The official said, $240 million of that package, which includes things like anti-armor capability, has already been delivered to Ukraine to support them in their fight against an unprovoked and illegal Russian invasion.
Over the past year, the official said, as much as $1 billion in aid has been delivered to Ukraine, though not all of that may have been classified as “drawdown.”
A “drawdown,” according to documentation available from the Defense Security Cooperation Agency, allows the president in certain circumstances — including for such things as peacekeeping operations, narcotics control, international disaster assistance, antiterrorism assistance, nonproliferation assistance, migration and refugee assistance — to withdraw existing weapons, ammunitions and material from existing U.S. military stocks and provide that to other nations.
The process of delivering this kind of aid, the official said, begins with the State Department requesting drawdown authority from the president, and also the Defense Department doing an analysis of what the Ukrainians need — in consultation with the Ukrainians — and then seeing what is actually available.
“Because drawdown is taken from the stocks of the services,” the official said, “we’re not going out on the market and purchasing new items. We have to actually have it in hand to be able to deliver it.”
Back in August, the U.S. provided just such assistance to Ukraine, valued at $60 million. Already, the entirety of that assistance has been delivered. In late December, the official said, another $200 million drawdown package was approved, and most of that package is now in the hands of the Ukrainians, though the official said the U.S. is still delivering some portions of that package — including ammunition.

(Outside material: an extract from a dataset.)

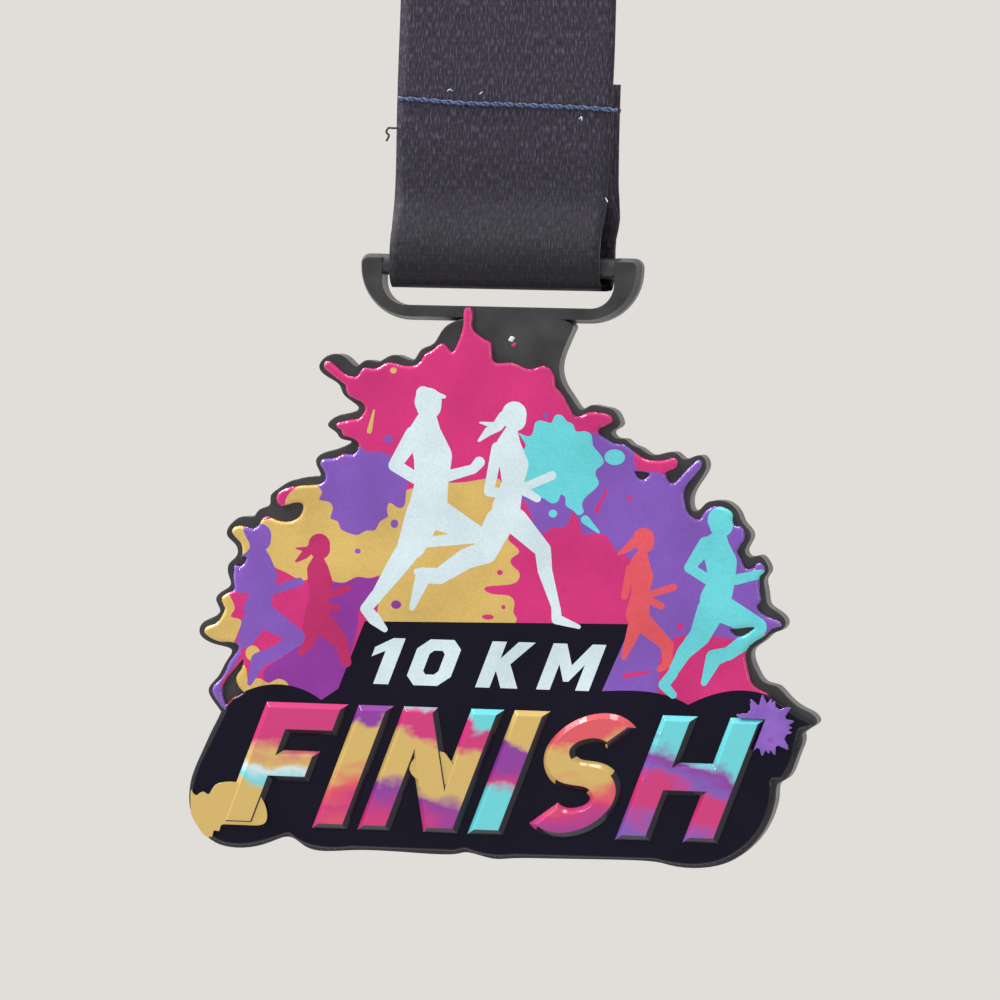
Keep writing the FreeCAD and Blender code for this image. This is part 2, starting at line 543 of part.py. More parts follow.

The official said that typically, the back-end processes for making security assistance happen might take weeks or even months, but that for Ukraine the department has been able to significantly compress that back-end process into hours or days — which has helped greatly to expedite the effort to provide the Ukrainians the assistance they need.

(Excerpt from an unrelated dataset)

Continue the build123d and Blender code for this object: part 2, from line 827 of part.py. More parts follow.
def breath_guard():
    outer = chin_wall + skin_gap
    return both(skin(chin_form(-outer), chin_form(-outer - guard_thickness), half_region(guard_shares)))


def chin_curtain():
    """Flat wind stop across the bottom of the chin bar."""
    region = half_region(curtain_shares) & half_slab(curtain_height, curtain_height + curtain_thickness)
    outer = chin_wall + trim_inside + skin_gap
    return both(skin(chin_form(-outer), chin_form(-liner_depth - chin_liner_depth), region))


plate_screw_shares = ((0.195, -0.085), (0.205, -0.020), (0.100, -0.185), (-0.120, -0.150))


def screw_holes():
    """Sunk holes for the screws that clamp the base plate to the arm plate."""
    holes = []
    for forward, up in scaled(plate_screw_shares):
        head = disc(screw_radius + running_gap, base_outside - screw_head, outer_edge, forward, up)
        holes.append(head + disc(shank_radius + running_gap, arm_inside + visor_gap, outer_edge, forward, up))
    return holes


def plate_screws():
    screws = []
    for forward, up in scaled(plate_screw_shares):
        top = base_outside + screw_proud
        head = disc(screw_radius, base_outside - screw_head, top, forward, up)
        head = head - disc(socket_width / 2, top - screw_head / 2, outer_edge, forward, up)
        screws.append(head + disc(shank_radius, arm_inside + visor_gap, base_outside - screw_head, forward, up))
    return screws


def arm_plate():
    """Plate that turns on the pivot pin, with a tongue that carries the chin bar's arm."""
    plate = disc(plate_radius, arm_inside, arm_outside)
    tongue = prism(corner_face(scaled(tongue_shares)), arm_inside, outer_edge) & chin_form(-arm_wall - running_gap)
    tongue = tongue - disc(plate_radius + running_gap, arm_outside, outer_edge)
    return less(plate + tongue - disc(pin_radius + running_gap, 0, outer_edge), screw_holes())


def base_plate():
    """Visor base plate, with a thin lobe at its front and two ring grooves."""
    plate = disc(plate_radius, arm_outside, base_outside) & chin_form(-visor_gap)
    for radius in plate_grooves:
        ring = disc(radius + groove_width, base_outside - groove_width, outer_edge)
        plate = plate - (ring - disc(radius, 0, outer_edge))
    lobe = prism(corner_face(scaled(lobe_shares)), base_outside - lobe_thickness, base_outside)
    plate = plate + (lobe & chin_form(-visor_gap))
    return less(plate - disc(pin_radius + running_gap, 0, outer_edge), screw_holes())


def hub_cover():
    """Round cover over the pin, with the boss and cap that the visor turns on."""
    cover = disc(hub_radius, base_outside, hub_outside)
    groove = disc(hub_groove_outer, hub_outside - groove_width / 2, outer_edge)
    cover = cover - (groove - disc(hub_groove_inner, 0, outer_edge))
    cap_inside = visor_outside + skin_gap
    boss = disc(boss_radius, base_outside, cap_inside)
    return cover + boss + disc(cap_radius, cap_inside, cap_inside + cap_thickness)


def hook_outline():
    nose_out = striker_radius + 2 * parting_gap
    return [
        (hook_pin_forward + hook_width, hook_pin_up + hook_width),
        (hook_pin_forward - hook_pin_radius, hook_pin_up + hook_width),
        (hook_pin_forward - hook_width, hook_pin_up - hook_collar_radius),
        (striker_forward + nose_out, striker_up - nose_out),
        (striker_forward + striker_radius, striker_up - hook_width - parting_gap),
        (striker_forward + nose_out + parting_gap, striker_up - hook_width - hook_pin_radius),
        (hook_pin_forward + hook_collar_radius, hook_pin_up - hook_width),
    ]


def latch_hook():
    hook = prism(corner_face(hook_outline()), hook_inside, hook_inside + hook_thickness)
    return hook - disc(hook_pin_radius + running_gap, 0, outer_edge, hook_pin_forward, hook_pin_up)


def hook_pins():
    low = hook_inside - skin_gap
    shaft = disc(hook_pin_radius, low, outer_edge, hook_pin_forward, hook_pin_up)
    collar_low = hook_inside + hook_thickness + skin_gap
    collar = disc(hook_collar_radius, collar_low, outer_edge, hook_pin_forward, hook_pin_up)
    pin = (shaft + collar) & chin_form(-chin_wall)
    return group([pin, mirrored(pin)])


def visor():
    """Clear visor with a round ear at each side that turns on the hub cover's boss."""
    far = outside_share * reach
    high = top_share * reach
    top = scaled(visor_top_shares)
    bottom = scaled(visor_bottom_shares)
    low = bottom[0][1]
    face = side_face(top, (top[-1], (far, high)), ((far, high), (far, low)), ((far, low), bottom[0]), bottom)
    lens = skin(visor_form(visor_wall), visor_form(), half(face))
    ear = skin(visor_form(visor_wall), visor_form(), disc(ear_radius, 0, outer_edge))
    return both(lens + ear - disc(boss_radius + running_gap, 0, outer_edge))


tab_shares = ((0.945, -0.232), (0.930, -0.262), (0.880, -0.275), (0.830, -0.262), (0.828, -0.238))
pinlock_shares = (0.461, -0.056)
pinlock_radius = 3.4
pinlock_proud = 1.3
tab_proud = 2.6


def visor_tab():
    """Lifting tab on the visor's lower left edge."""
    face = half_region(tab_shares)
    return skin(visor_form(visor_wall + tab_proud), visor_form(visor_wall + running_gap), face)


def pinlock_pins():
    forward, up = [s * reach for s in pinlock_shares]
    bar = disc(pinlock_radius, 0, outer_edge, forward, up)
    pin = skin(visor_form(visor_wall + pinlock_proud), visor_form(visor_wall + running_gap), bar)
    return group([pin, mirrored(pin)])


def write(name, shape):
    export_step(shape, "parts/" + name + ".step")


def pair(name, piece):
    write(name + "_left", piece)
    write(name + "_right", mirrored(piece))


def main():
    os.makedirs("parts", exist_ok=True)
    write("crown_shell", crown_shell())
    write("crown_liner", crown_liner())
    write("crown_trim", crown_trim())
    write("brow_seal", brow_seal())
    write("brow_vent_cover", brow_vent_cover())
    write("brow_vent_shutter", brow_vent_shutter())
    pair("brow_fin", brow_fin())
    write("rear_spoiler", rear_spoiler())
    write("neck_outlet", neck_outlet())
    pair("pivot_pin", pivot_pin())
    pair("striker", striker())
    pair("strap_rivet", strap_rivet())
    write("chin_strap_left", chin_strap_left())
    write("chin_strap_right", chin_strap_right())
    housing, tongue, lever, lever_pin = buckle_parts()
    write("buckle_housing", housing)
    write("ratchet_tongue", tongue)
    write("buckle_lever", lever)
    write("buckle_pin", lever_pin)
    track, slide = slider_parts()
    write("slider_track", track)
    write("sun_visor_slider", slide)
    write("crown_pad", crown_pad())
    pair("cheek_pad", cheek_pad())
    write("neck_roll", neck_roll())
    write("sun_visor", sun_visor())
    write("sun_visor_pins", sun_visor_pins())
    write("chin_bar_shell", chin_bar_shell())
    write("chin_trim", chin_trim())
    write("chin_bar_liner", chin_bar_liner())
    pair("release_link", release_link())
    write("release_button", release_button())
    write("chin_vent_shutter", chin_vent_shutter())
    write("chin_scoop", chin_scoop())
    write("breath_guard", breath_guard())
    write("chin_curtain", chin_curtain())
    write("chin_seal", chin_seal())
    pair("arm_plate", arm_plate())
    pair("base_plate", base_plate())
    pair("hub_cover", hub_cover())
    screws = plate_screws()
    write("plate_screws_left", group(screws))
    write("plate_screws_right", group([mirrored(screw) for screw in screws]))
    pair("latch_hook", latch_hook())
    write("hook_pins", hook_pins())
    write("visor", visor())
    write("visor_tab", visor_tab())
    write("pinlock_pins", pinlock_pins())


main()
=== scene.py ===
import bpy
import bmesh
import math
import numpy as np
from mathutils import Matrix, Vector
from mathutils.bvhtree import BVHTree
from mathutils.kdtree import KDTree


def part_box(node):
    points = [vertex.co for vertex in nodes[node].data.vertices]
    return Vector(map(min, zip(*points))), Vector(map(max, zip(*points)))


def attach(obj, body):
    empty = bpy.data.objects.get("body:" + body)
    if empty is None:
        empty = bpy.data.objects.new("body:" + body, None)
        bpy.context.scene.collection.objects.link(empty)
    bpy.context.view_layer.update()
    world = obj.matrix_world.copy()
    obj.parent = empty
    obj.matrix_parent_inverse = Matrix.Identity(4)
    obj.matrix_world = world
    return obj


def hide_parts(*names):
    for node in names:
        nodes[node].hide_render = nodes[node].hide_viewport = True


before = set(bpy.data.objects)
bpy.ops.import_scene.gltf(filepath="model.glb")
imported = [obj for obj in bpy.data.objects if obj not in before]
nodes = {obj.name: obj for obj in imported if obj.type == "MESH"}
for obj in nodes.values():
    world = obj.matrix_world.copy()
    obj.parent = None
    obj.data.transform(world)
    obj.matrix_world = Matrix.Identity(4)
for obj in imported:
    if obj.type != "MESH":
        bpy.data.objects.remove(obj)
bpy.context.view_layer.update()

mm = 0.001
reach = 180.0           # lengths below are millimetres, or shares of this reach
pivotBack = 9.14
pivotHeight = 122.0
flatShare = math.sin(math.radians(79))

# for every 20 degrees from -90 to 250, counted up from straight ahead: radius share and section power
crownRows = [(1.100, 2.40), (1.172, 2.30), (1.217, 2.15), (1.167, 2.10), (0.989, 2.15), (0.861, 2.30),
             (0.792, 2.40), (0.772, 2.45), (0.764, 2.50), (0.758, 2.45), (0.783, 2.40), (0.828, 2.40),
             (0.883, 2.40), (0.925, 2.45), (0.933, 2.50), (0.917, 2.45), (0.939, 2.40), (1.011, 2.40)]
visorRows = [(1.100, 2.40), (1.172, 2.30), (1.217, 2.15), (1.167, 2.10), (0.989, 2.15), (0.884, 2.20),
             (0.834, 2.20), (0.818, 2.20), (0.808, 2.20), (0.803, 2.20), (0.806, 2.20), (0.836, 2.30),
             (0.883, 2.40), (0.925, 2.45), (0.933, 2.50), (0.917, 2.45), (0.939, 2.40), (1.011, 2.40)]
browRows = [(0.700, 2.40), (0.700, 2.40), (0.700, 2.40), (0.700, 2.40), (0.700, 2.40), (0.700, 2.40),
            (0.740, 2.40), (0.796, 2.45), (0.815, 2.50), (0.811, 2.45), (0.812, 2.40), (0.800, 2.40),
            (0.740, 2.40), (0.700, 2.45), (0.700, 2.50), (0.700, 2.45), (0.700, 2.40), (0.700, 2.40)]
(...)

The U.S. is not alone in assisting the Ukrainians, the official said. In fact, some 14 other nations have also been helping.
“Since the invasion, we have seen … 14 separate countries actually deliver security assistance to Ukraine — and some of these countries don’t have a record of providing as substantial assistance to Ukraine,” the official said. “That also represents a real bureaucratic feat for their ministries of defense to be able to move that quickly, so I think we have to give credit to our allies and partners here.”
The official said security assistance to Ukraine will continue and that the U.S. will continue to work with Ukraine to find out what is needed and how the U.S. can help.
“We are always … looking at what Ukraine needs, and we’ve been doing this for years now,” the official said. “We have just accelerated our process of identifying requirements and accelerated our consultations as well with Ukrainians — talking to them daily, as opposed to periodic meetings that we did before this crisis.”
The official said the administration has made a request for additional funding, and the department plans on continuing to provide presidential drawdown assistance to the Ukrainians. Additionally, the official said, the department is seeking assistance from Congress to replenish the stocks that were drawn down to provide the assistance already rendered to Ukraine.
“This will continue, and as President Biden has stated, we will continue to support the Ukrainians moving forward,” the official said.